Biscoe is a member of the Dog Owners Task Force, which Mayor Joseph A. Curtatone created in August 2004. The group helped plan elements of the off-leash area at Nunziato Field, and raised money to fence it off.

Biscoe, who also chairs the separate Somerville Dog Owners Group, which she helped found to promote responsible dog ownership, said it is important that dogs be able to burn off excess energy to prevent them from developing behavioral problems. They also should learn how to socialize with other dogs, she said.

Each day, before and after normal working hours, the off-leash area at Nunziato Field is packed with dogs of all sizes and breeds that chase one another and that run free.
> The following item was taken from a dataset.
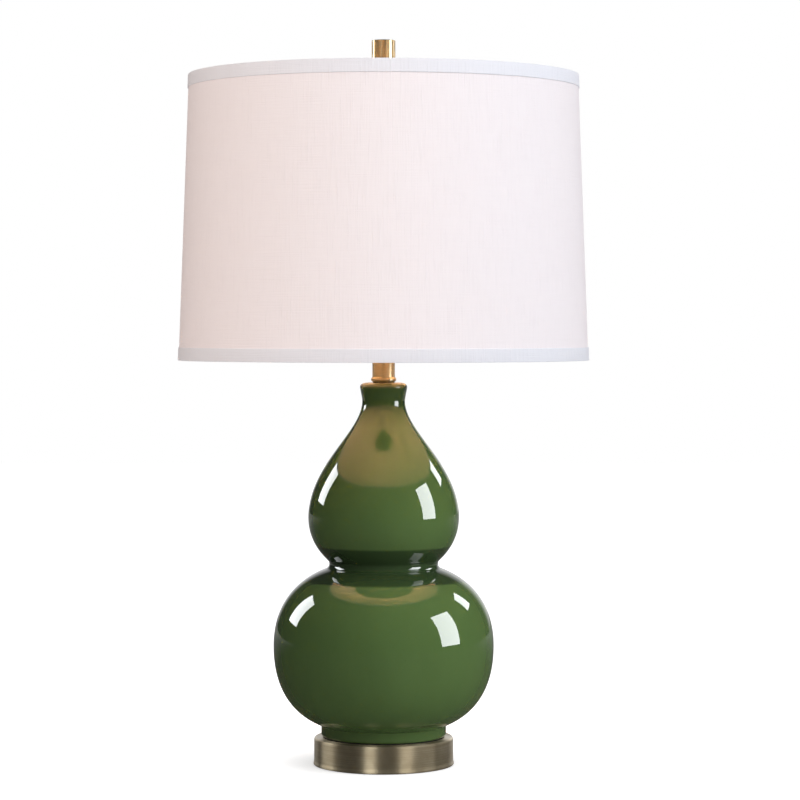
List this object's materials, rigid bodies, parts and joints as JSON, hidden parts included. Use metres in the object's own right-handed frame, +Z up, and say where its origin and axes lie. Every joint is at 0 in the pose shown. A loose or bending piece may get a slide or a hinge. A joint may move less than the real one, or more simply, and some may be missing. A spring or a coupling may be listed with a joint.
{
  "type": "double gourd table lamp",
  "caption": "Table lamp: glazed ceramic double-gourd body on a round brass-finished base, metal neck, harp and slightly tapered drum shade held by a cylindrical finial.",
  "frame": {"origin": "centre of the base where it rests on the table", "axes": "+Z up along the lamp's axis; -Y is the front, where the switch is; +Y is the back, where the cord leaves; +X is to the right seen from the front"},
  "size_m": [0.4024, 0.4024, 0.71],
  "materials": {
    "felt": "wool felt",
    "antique_brass": "brushed, darkened, lacquered",
    "bushing": "moulded black",
    "plated_steel": "bright zinc plate",
    "gasket_rubber": "matt",
    "green_glaze": "high gloss",
    "satin_brass": "satin lacquered",
    "harp_brass": "plated, satin",
    "socket_brass": "pressed, bright",
    "fibre_board": "vulcanised fibre",
    "moulded_phenolic": "moulded dark",
    "contact_metal": "rolled sheet",
    "switch_plastic": "moulded black",
    "bulb_glass": "frosted soft white",
    "bulb_insulator": "black glass",
    "solder": "dull",
    "painted_wire": "white enamel",
    "liner_plastic": "translucent white",
    "linen": "white linen"
  },
  "bodies": {
    "stand": {"base_felt": "felt", "base_cup": "antique_brass", "cord_bushing": "bushing", "flat_washer": "plated_steel", "lock_washer": "plated_steel", "bottom_nut": "plated_steel", "foot_gasket": "gasket_rubber", "gourd_body": "green_glaze", "neck_washer": "gasket_rubber", "check_ring": "satin_brass", "neck_tube": "satin_brass", "neck_cap": "satin_brass", "threaded_pipe": "plated_steel", "harp_saddle": "harp_brass", "socket_cap": "socket_brass", "set_screw": "plated_steel", "socket_shell": "socket_brass", "socket_liner": "fibre_board", "socket_block": "moulded_phenolic", "terminal_screws": "socket_brass", "socket_screw_shell": "contact_metal", "socket_contact": "socket_brass"},
    "knob": {"switch_shaft": "plated_steel", "switch_knob": "switch_plastic"},
    "bulb": {"bulb_contact": "solder", "bulb_insulator": "bulb_insulator", "bulb_cap": "contact_metal", "bulb_globe": "bulb_glass"},
    "harp": {"harp_wire": "harp_brass"},
    "sleeve_left": {"harp_sleeve_left": "harp_brass"},
    "sleeve_right": {"harp_sleeve_right": "harp_brass"},
    "swivel": {"harp_swivel": "harp_brass"},
    "shade": {"shade_spider": "painted_wire", "shade_top_ring": "painted_wire", "shade_bottom_ring": "painted_wire", "shade_liner": "liner_plastic", "shade_cover": "linen", "shade_top_hem": "linen", "shade_bottom_hem": "linen"},
    "finial": {"finial": "satin_brass"}
  },
  "joints": [
    {"name": "switch_turn", "type": "hinge", "parent": "stand", "child": "knob", "pos_m": [0, -0.03, 0.4587], "axis": [0, -1, 0], "continuous": true},
    {"name": "bulb_turn", "type": "hinge", "parent": "stand", "child": "bulb", "pos_m": [0, 0, 0.48], "axis": [0, 0, 1], "range_deg": [0, 1260]},
    {"name": "harp_lift", "type": "slide", "parent": "stand", "child": "harp", "axis": [0, 0, 1], "range_m": [0, 0.02]},
    {"name": "left_sleeve_lift", "type": "slide", "parent": "harp", "child": "sleeve_left", "axis": [0, 0, 1], "range_m": [0, 0.016]},
    {"name": "right_sleeve_lift", "type": "slide", "parent": "harp", "child": "sleeve_right", "axis": [0, 0, 1], "range_m": [0, 0.016]},
    {"name": "shade_turn", "type": "hinge", "parent": "harp", "child": "swivel", "pos_m": [0, 0, 0.6541], "axis": [0, 0, 1], "continuous": true},
    {"name": "shade_lift", "type": "slide", "parent": "swivel", "child": "shade", "axis": [0, 0, 1], "range_m": [0, 0.28]},
    {"name": "finial_turn", "type": "hinge", "parent": "shade", "child": "finial", "pos_m": [0, 0, 0.68], "axis": [0, 0, 1], "range_deg": [0, 3600]}
  ]
}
Owners tend to sit at picnic tables chatting while their dogs play.

Biscoe said it is convenient to have a place where her poodle, Strummer, can play safely.

She likes not having to worry whether she's upsetting her neighbors by using a park where dogs are not allowed.
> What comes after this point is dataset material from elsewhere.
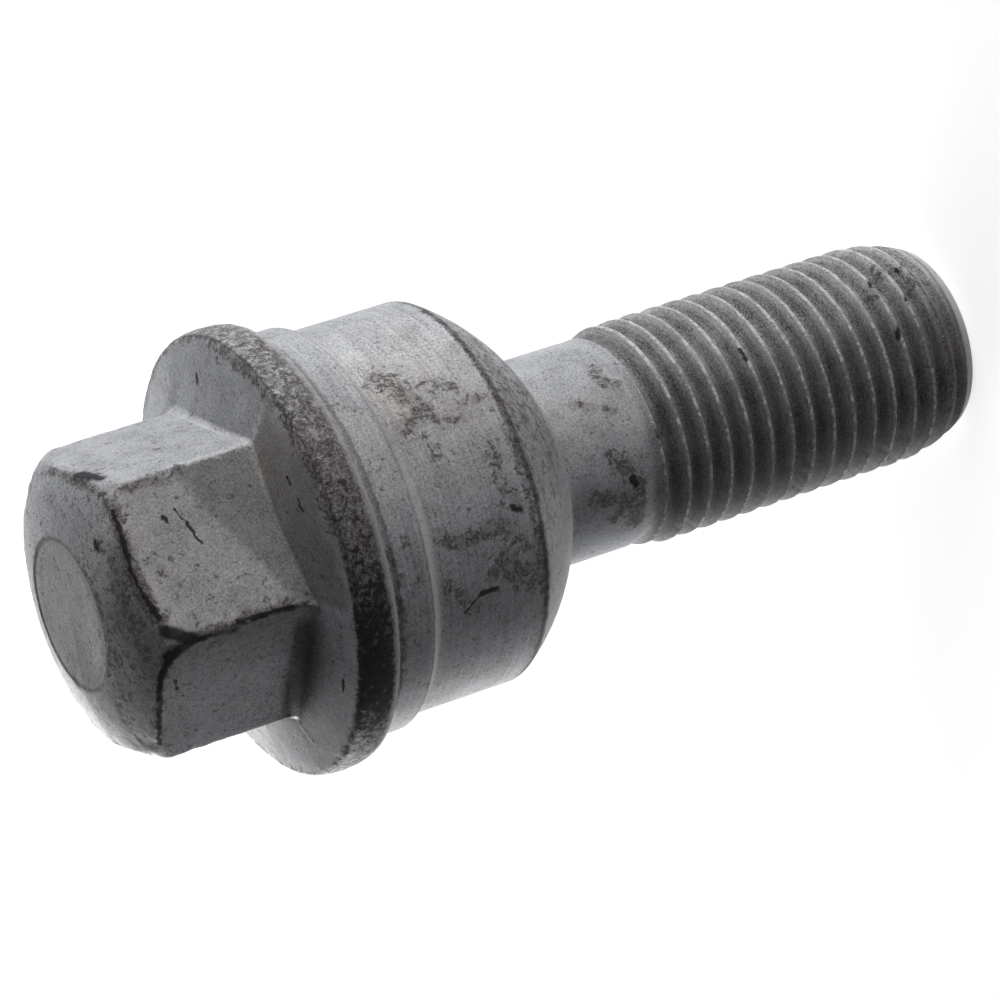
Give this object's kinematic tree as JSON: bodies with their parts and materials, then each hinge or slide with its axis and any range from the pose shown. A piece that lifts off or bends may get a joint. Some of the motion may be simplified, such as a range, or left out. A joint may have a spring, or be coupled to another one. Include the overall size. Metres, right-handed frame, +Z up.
{
  "type": "wheel bolt",
  "caption": "Wheel bolt with a flanged hexagon head, a stepped round body, a ball seat and a rolled metric thread.",
  "frame": {"origin": "middle of the flat end face of the thread, on which the bolt stands", "axes": "+Z up the bolt's axis to the head, +X square to one flat of the hexagon"},
  "size_m": [0.0272, 0.0272, 0.0599],
  "materials": {
    "coated_steel": "dull grey zinc-flake coating with stains and worn edges"
  },
  "bodies": {
    "root": {"wheel_bolt": "coated_steel"}
  },
  "joints": []
}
''We're recognized as part of the community, and it feels really good," Biscoe said. ''It's much more welcoming."

The Somerville Dog Owners Group raised $6,000 to cordon off a 60-foot-by-120-foot portion of Nunziato Field with chain-link fencing. The city contributed $5,000 to the project.

The money the group raised will be kept in a city fund known as Somerville Unleashed, which will be used toward construction of new dog parks.

Carlene Campbell, who is the community relations manager for city strategic planning and community development, said dog owners who used to drive to Cambridge and South Boston to exercise their dogs appreciate the new off-leash park.

Before it opened, she said, ''People just felt they really didn't have any place to go to let their dogs run."

She said interaction between dog owners and non-owners has been positive, as children have played soccer on the Nunziato Field while dogs run safely in their own area.

The only complaints, she said, are that some dog owners are entering the park before it opens at 8 a.m., and that people from outside the area are parking there.

Biscoe said it was important to have off-leash play areas in each ward, so that Nunziato Field doesn't have to accommodate dogs from all over the city.

She compared it to a city needing more than one basketball court.

Having Somerville residents driving in from all over the city and lining up to play basketball would not be adequate, Biscoe said.